An especially preferred form of the invention is a zinc dust primary system which contains in the covering film (b) graphite as the substance promoting sliding, and polyvinylbutyral as the high polymer. The covering film (b) contains in most cases only the high polymer, or the substances forming high polymers, in addition to the substance promoting sliding. It can however also contain other substances (the usual additives for films and so forth), which to one skilled in the art are known to an extensive degree from publications and from relevant patent specifications. Mention may be made, for example, of diluents and toughening agents, plasticisers, levelling agents, dyestuffs and pigments and metal powders.

The zinc dust primer system of the invention is used preferably on iron and steel sheets. In principle, however, also other metals which are nobler than zinc, such as copper, nickel or brass, can be effectively protected by the zinc dust primer.
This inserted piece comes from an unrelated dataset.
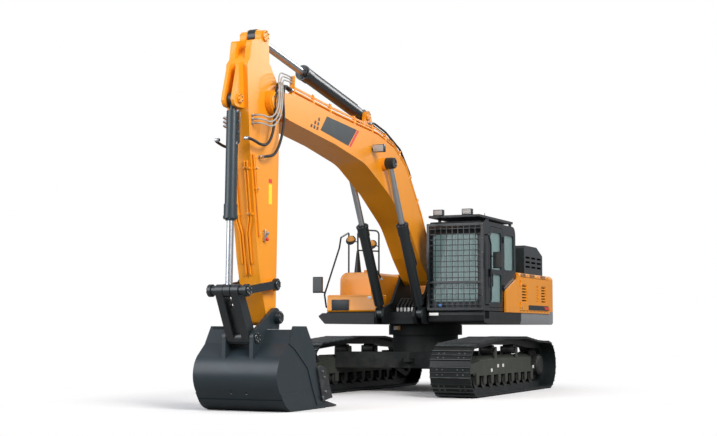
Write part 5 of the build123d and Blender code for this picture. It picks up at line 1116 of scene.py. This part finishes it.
def addCabFit():
    bm, finish = startPiece("blackPaint", "lampGlass", "whitePlate", "blueTag", "boltSteel")
    face = max(Vector(v).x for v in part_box("roof_guard"))
    meshLow, meshHigh = [Vector(v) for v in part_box("front_guard")]
    rim, (lowZ, highZ) = cabFit["rim"], cabFit["lampSpan"]
    for lowY, highY in cabFit["lamps"]:
        addBlock(bm, (face - 0.004, lowY + rim, lowZ + rim), (face + 0.006, highY - rim, highZ - rim),
                 finish["lampGlass"], 0.004)
        for y, aim in ((lowY, -1), (highY, 1)):
            spot = (face - cabFit["nutBack"], y, (lowZ + highZ) / 2)
            addNut(bm, spot, (0, aim, 0), finish["boltSteel"], cabFit["lampNut"])
    addLathe(bm, cabFit["aerial"], (0, 0, 1), cabFit["aerialRows"], 14, finish["blackPaint"])
    addFrontPlates(bm, meshHigh.x, cabFit["plates"], finish)
    insetY, insetZ = cabFit["guardInset"]
    steps = cabFit["guardNuts"] - 1
    for number in range(steps + 1):
        z = meshLow.z + insetZ + (meshHigh.z - meshLow.z - 2 * insetZ) * number / steps
        for y in (meshLow.y + insetY, meshHigh.y - insetY):
            addNut(bm, (meshHigh.x - 0.001, y, z), (1, 0, 0), finish["boltSteel"], cabFit["guardNut"])
    finishPiece("cabFit", bm, finish, bodyOf["cab_shell"])


# Door: pull handle and latch that ride the door
doorFit = {"place": 0.690, "handle": (2.000, 2.250), "face": 1.588, "out": 0.045, "bend": 0.02,
           "radius": 0.011, "latchHalf": 0.030, "latch": (1.910, 1.960), "latchOut": 0.012}


def addDoorFit():
    bm, finish = startPiece("blackPaint", "silverPlate")
    x, face, half = doorFit["place"], doorFit["face"], doorFit["latchHalf"]
    low, high = doorFit["handle"]
    out = face + doorFit["out"]
    path = roundedPath([(x, face, low), (x, out, low), (x, out, high), (x, face, high)], doorFit["bend"], 4)
    addTube(bm, path, doorFit["radius"], finish["blackPaint"])
    low, high = doorFit["latch"]
    addBlock(bm, (x - half, face - 0.002, low), (x + half, face + doorFit["latchOut"], high),
             finish["silverPlate"], 0.004)
    finishPiece("doorFit", bm, finish, bodyOf["cab_door"])


# Seat: blocks with run in x, place across, half width, heights, finish, rounding and lean; levers and knobs
seatFit = {"middle": 1.055, "floor": 1.605, "blocks": (
    ((-0.35, 0.25), 0, 0.19, (0, 0.30), "darkPlate", 0.02, 0),
    ((-0.33, 0.28), 0, 0.2565, (0.30, 0.40), "tealPad", 0.040, 0),
    ((-0.375, -0.265), 0, 0.2375, (0.40, 1.04), "tealPad", 0.040, -0.17),
    ((-0.445, -0.355), 0, 0.133, (1.05, 1.21), "seatCloth", 0.030, 0),
    ((-0.26, 0.22), 0.31825, 0.050, (0, 0.56), "darkPlate", 0.022, 0),
    ((0.56, 0.60), 0.085, 0.055, (0.02, 0.16), "blackPaint", 0.006, 0.5)),
    "leverAcross": 0.31825, "lever": ((0.17, 0.55), (0.18, 0.66), (0.21, 0.72)), "leverRadius": 0.009,
    "knob": (0.205, 0.70), "knobAim": (0.2, 0, 1), "knobSize": (0.060, 0.022)}


def addSeat():
    bm, finish = startPiece("seatCloth", "darkPlate", "blackPaint", "tealPad")
    middle, floor, black = seatFit["middle"], seatFit["floor"], finish["blackPaint"]
    for (back, front), across, half, (low, high), material, edge, lean in seatFit["blocks"]:
        # Blocks off the middle stand on both sides
        for side in bothSides if across else (1,):
            y = middle + side * across
            addBlock(bm, (back, y - half, floor + low), (front, y + half, floor + high), finish[material],
                     edge, Matrix.Rotation(lean, 4, "Y"))
    for side in bothSides:
        y = middle + side * seatFit["leverAcross"]
        path = roundedPath([(x, y, floor + z) for x, z in seatFit["lever"]], 0.04, 4)
        addTube(bm, path, seatFit["leverRadius"], black, 8)
        x, z = seatFit["knob"]
        addDrum(bm, (x, y, floor + z), seatFit["knobAim"], *seatFit["knobSize"], black, 16, 0.008)
    finishPiece("seatDressed", bm, finish, bodyOf["seat_console"], ("seat_console",))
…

Moreover, the invention is not limited to sheets, but is applicable also to compact metal shapes, such as to those made from cast iron.

With the application of the invention, the initial materials to be treated are preferably steel sheets which, after the usual degreasing in alkaline baths or by organic solvents, have been primed by a phosphating or chromating treatment. The sheets preliminarily treated in this manner are then provided, in the known manner, with the base layer (a) by application of a solution or dispersion of a conventional zinc dust primer system, using the spraying, dipping, brushing, flooding or coil-coating process, and by subsequent stoving. As is known, the solutions or dispersions suitable for this purpose generally have a solid content of 75 to 85 per cent by weight. Both aqueous systems and systems based on organic solvents are applicable.

Generally, a solution or dispersion of the mixtures of constituents (solid content 25 to 35 per cent by weight) is used initially also in the case of applying the coating of firmly adhering covering film (b). For this purpose too, both aqueous systems and systems based on organic solvents are suitable, and again application of the film is effected preferably by the spraying, dipping, brushing, flooding or coil-coating process. However, also quite applicable is a powder-coating process, which may be judged as being favourable from an ecological point of view, and this process can moreover be used for the application of the base layer (a). The application of film (b) is optionally followed by a drying and stoving process.

The zinc dust primer system of the invention should be present on the surface of the metal as a dry film having a total thickness of 12 to 25 microns: the thickness of layer (a) should be 10 to 20 microns and that of layer (b) 2 to 5 microns.

By virtue of the zinc dust primer system according to the invention, there is rendered possible an uninterrupted working of the appropriately coated sheets by noncutting processes of deformation. Without mechanical damage to the primer, the sheets can be, for example, pressed, deep drawn and flanged. In the case also of stamping, damage, which occurs on conventionally pretreated sheets, especially in the vicinity of the cutting zone, is to a great extent eliminated. Since in consequence of the invention there is made possible not only the working of very large sheets but also, for the first time, mass-production operations in connection therewith, the present invention constitutes a genuine contribution to the art, particularly with regard to the automobile industry. Further areas in which the invention will be applicable are in shipbuilding, in steel-furniture construction and in the packing industry.

EXAMPLE 1

The steel sheet used has a thickness of 1 mm and a width of 1.85 m, and has been degreased in an alkaline bath in the conventional manner, and the surface of the sheet has been preliminarily treated by the known iron-phosphating process.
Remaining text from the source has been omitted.